◆ **JOB**
Restate every line of the material, word for word.
════════════════
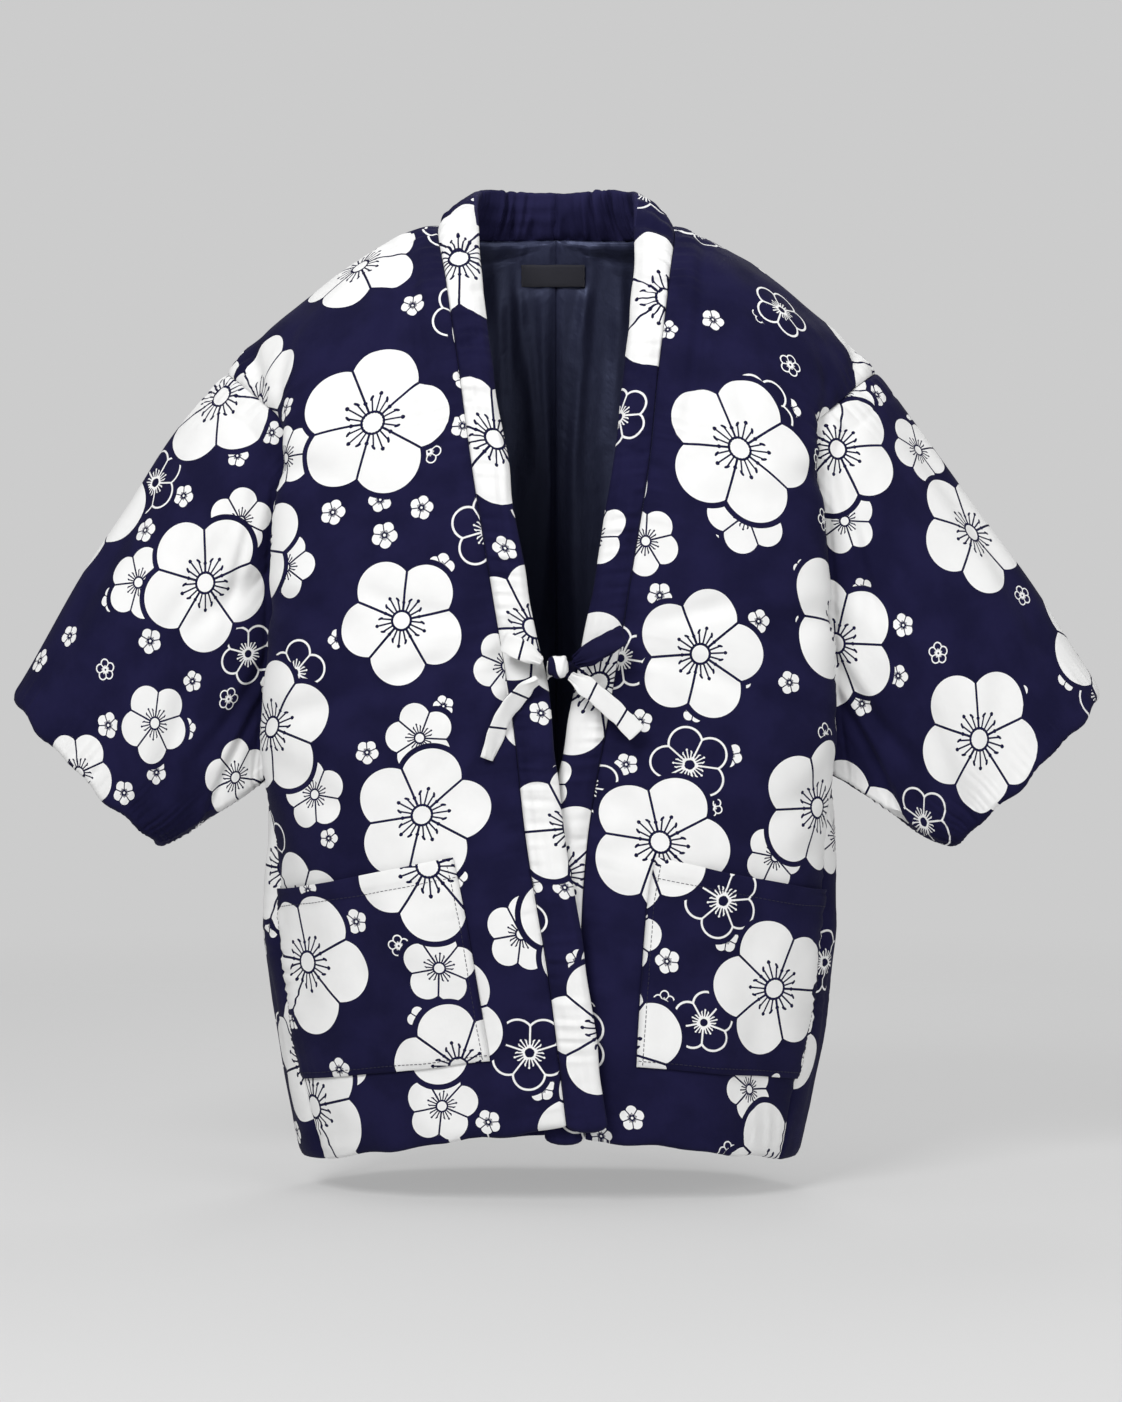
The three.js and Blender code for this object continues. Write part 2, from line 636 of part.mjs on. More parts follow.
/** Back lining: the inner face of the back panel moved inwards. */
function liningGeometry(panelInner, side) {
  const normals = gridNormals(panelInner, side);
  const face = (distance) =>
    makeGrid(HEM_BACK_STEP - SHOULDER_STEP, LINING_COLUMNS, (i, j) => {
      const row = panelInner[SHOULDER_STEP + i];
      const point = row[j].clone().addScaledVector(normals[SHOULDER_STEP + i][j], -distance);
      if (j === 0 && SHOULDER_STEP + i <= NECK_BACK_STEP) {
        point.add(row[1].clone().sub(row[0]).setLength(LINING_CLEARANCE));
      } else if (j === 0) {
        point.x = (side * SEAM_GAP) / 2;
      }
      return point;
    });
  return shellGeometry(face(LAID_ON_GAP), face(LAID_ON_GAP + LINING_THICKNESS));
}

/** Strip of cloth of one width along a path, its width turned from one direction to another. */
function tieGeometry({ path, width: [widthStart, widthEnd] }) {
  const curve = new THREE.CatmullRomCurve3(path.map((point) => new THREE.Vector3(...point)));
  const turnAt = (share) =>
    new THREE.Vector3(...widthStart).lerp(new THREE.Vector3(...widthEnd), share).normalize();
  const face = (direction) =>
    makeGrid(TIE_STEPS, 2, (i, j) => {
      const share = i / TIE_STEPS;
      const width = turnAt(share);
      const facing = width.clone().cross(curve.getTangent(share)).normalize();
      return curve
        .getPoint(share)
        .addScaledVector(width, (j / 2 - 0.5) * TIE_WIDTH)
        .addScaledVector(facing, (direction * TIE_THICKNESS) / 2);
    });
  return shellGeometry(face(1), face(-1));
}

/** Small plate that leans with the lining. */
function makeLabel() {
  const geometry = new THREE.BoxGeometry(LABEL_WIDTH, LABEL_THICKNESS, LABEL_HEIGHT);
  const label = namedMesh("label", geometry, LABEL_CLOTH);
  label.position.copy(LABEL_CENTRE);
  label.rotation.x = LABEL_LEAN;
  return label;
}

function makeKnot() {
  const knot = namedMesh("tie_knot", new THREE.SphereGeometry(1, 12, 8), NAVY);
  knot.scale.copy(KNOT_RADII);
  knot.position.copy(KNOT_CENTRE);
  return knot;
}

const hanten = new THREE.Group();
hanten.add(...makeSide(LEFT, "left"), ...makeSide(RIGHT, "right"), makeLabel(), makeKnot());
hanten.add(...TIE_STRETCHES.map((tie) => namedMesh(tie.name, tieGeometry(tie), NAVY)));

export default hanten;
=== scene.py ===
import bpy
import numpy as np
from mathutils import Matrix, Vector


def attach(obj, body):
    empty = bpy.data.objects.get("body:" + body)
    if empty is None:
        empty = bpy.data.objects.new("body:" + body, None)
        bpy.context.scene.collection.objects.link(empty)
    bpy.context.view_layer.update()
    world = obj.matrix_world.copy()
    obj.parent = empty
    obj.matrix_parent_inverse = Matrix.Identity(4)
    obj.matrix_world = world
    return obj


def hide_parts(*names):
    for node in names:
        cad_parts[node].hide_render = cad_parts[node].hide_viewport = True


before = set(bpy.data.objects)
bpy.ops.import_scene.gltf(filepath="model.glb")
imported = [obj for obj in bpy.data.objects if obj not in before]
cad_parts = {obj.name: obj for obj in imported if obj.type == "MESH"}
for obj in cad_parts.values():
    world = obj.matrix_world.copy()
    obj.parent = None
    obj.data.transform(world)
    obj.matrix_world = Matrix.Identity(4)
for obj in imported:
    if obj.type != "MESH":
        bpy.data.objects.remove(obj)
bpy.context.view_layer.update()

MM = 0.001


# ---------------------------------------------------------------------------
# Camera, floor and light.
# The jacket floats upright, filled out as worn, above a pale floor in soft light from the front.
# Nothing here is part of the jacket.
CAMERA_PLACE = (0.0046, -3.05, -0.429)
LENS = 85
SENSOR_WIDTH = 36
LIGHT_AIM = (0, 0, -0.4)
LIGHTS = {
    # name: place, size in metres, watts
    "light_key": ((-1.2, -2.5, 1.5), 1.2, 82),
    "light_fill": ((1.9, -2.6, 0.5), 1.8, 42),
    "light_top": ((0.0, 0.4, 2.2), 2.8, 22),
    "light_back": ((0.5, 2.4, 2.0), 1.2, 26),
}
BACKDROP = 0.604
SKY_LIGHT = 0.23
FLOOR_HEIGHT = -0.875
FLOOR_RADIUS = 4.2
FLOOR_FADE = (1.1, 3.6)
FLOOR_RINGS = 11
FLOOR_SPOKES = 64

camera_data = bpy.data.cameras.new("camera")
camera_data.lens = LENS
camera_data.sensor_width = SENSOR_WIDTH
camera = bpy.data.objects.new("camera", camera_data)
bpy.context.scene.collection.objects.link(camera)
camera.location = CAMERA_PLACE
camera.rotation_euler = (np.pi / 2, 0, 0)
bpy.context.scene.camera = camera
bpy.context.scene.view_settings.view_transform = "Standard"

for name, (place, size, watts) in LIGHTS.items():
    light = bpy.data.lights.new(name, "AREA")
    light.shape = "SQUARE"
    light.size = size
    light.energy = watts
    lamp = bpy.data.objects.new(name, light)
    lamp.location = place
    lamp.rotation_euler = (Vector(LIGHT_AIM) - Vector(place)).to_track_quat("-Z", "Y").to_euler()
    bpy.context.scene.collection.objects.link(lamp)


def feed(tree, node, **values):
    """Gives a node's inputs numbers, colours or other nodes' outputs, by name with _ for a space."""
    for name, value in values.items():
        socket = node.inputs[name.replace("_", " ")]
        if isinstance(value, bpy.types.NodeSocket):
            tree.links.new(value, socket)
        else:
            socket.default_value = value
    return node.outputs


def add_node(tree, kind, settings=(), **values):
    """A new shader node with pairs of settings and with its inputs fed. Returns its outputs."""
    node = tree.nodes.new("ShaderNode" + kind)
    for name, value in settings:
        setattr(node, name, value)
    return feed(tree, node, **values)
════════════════
◆ **OUTPUT OF THE TASK**
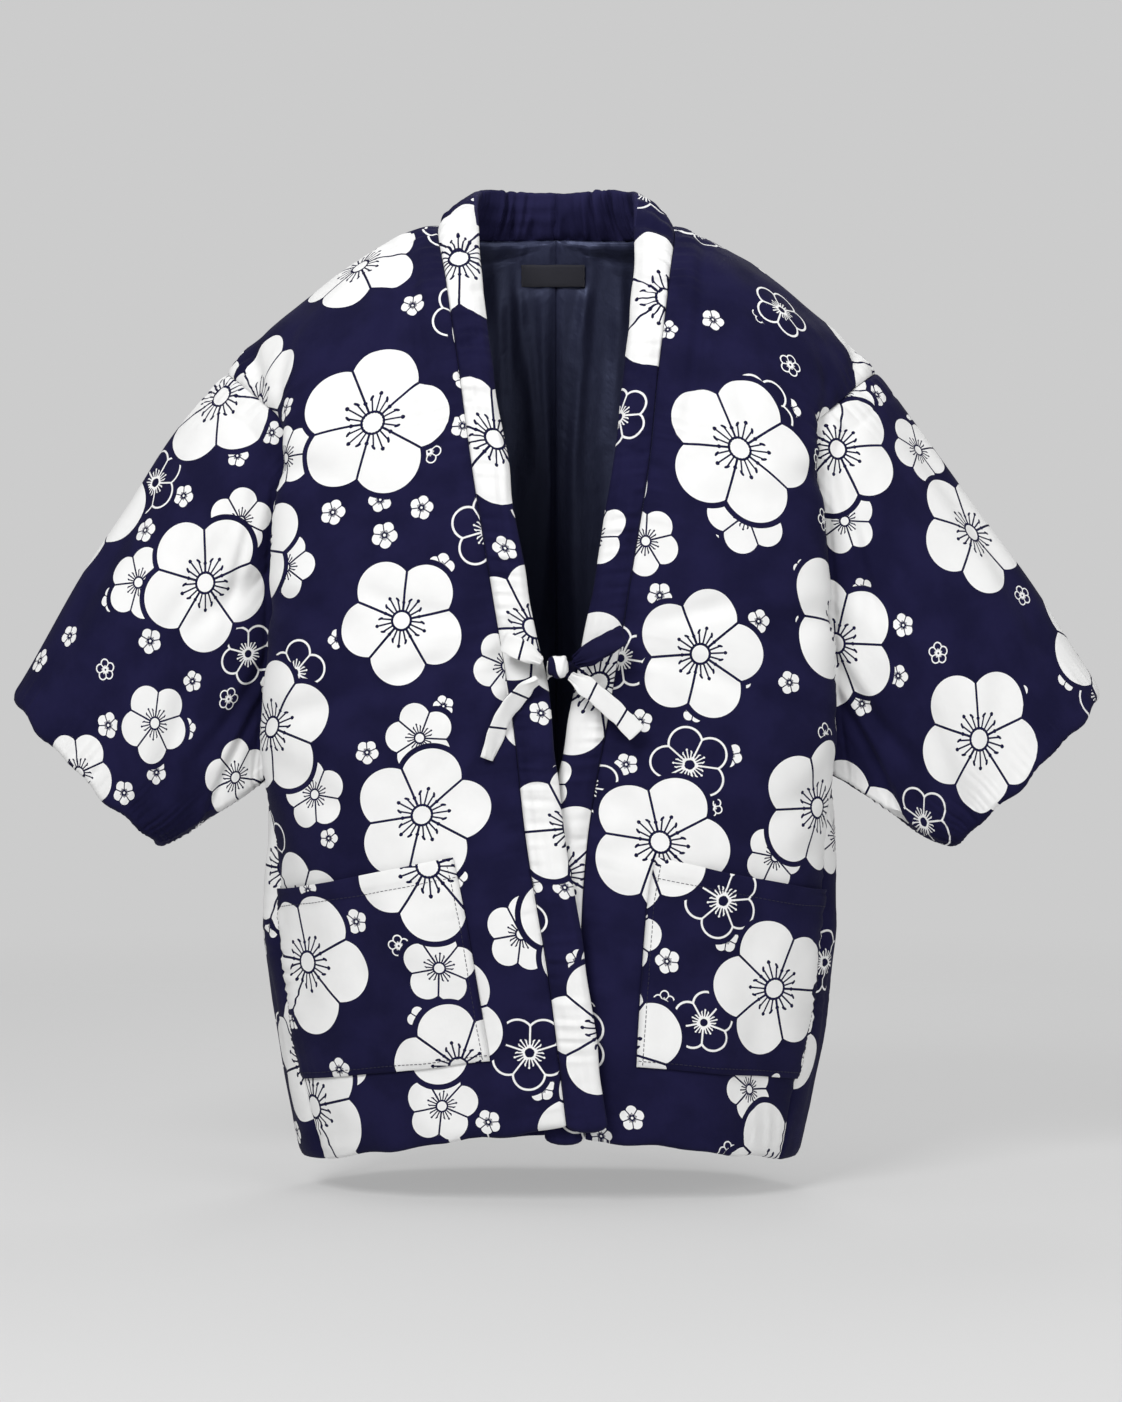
The three.js and Blender code for this object continues. Write part 2, from line 636 of part.mjs on. More parts follow.
/** Back lining: the inner face of the back panel moved inwards. */
function liningGeometry(panelInner, side) {
  const normals = gridNormals(panelInner, side);
  const face = (distance) =>
    makeGrid(HEM_BACK_STEP - SHOULDER_STEP, LINING_COLUMNS, (i, j) => {
      const row = panelInner[SHOULDER_STEP + i];
      const point = row[j].clone().addScaledVector(normals[SHOULDER_STEP + i][j], -distance);
      if (j === 0 && SHOULDER_STEP + i <= NECK_BACK_STEP) {
        point.add(row[1].clone().sub(row[0]).setLength(LINING_CLEARANCE));
      } else if (j === 0) {
        point.x = (side * SEAM_GAP) / 2;
      }
      return point;
    });
  return shellGeometry(face(LAID_ON_GAP), face(LAID_ON_GAP + LINING_THICKNESS));
}

/** Strip of cloth of one width along a path, its width turned from one direction to another. */
function tieGeometry({ path, width: [widthStart, widthEnd] }) {
  const curve = new THREE.CatmullRomCurve3(path.map((point) => new THREE.Vector3(...point)));
  const turnAt = (share) =>
    new THREE.Vector3(...widthStart).lerp(new THREE.Vector3(...widthEnd), share).normalize();
  const face = (direction) =>
    makeGrid(TIE_STEPS, 2, (i, j) => {
      const share = i / TIE_STEPS;
      const width = turnAt(share);
      const facing = width.clone().cross(curve.getTangent(share)).normalize();
      return curve
        .getPoint(share)
        .addScaledVector(width, (j / 2 - 0.5) * TIE_WIDTH)
        .addScaledVector(facing, (direction * TIE_THICKNESS) / 2);
    });
  return shellGeometry(face(1), face(-1));
}

/** Small plate that leans with the lining. */
function makeLabel() {
  const geometry = new THREE.BoxGeometry(LABEL_WIDTH, LABEL_THICKNESS, LABEL_HEIGHT);
  const label = namedMesh("label", geometry, LABEL_CLOTH);
  label.position.copy(LABEL_CENTRE);
  label.rotation.x = LABEL_LEAN;
  return label;
}

function makeKnot() {
  const knot = namedMesh("tie_knot", new THREE.SphereGeometry(1, 12, 8), NAVY);
  knot.scale.copy(KNOT_RADII);
  knot.position.copy(KNOT_CENTRE);
  return knot;
}

const hanten = new THREE.Group();
hanten.add(...makeSide(LEFT, "left"), ...makeSide(RIGHT, "right"), makeLabel(), makeKnot());
hanten.add(...TIE_STRETCHES.map((tie) => namedMesh(tie.name, tieGeometry(tie), NAVY)));

export default hanten;
=== scene.py ===
import bpy
import numpy as np
from mathutils import Matrix, Vector


def attach(obj, body):
    empty = bpy.data.objects.get("body:" + body)
    if empty is None:
        empty = bpy.data.objects.new("body:" + body, None)
        bpy.context.scene.collection.objects.link(empty)
    bpy.context.view_layer.update()
    world = obj.matrix_world.copy()
    obj.parent = empty
    obj.matrix_parent_inverse = Matrix.Identity(4)
    obj.matrix_world = world
    return obj


def hide_parts(*names):
    for node in names:
        cad_parts[node].hide_render = cad_parts[node].hide_viewport = True


before = set(bpy.data.objects)
bpy.ops.import_scene.gltf(filepath="model.glb")
imported = [obj for obj in bpy.data.objects if obj not in before]
cad_parts = {obj.name: obj for obj in imported if obj.type == "MESH"}
for obj in cad_parts.values():
    world = obj.matrix_world.copy()
    obj.parent = None
    obj.data.transform(world)
    obj.matrix_world = Matrix.Identity(4)
for obj in imported:
    if obj.type != "MESH":
        bpy.data.objects.remove(obj)
bpy.context.view_layer.update()

MM = 0.001


# ---------------------------------------------------------------------------
# Camera, floor and light.
# The jacket floats upright, filled out as worn, above a pale floor in soft light from the front.
# Nothing here is part of the jacket.
CAMERA_PLACE = (0.0046, -3.05, -0.429)
LENS = 85
SENSOR_WIDTH = 36
LIGHT_AIM = (0, 0, -0.4)
LIGHTS = {
    # name: place, size in metres, watts
    "light_key": ((-1.2, -2.5, 1.5), 1.2, 82),
    "light_fill": ((1.9, -2.6, 0.5), 1.8, 42),
    "light_top": ((0.0, 0.4, 2.2), 2.8, 22),
    "light_back": ((0.5, 2.4, 2.0), 1.2, 26),
}
BACKDROP = 0.604
SKY_LIGHT = 0.23
FLOOR_HEIGHT = -0.875
FLOOR_RADIUS = 4.2
FLOOR_FADE = (1.1, 3.6)
FLOOR_RINGS = 11
FLOOR_SPOKES = 64

camera_data = bpy.data.cameras.new("camera")
camera_data.lens = LENS
camera_data.sensor_width = SENSOR_WIDTH
camera = bpy.data.objects.new("camera", camera_data)
bpy.context.scene.collection.objects.link(camera)
camera.location = CAMERA_PLACE
camera.rotation_euler = (np.pi / 2, 0, 0)
bpy.context.scene.camera = camera
bpy.context.scene.view_settings.view_transform = "Standard"

for name, (place, size, watts) in LIGHTS.items():
    light = bpy.data.lights.new(name, "AREA")
    light.shape = "SQUARE"
    light.size = size
    light.energy = watts
    lamp = bpy.data.objects.new(name, light)
    lamp.location = place
    lamp.rotation_euler = (Vector(LIGHT_AIM) - Vector(place)).to_track_quat("-Z", "Y").to_euler()
    bpy.context.scene.collection.objects.link(lamp)


def feed(tree, node, **values):
    """Gives a node's inputs numbers, colours or other nodes' outputs, by name with _ for a space."""
    for name, value in values.items():
        socket = node.inputs[name.replace("_", " ")]
        if isinstance(value, bpy.types.NodeSocket):
            tree.links.new(value, socket)
        else:
            socket.default_value = value
    return node.outputs


def add_node(tree, kind, settings=(), **values):
    """A new shader node with pairs of settings and with its inputs fed. Returns its outputs."""
    node = tree.nodes.new("ShaderNode" + kind)
    for name, value in settings:
        setattr(node, name, value)
    return feed(tree, node, **values)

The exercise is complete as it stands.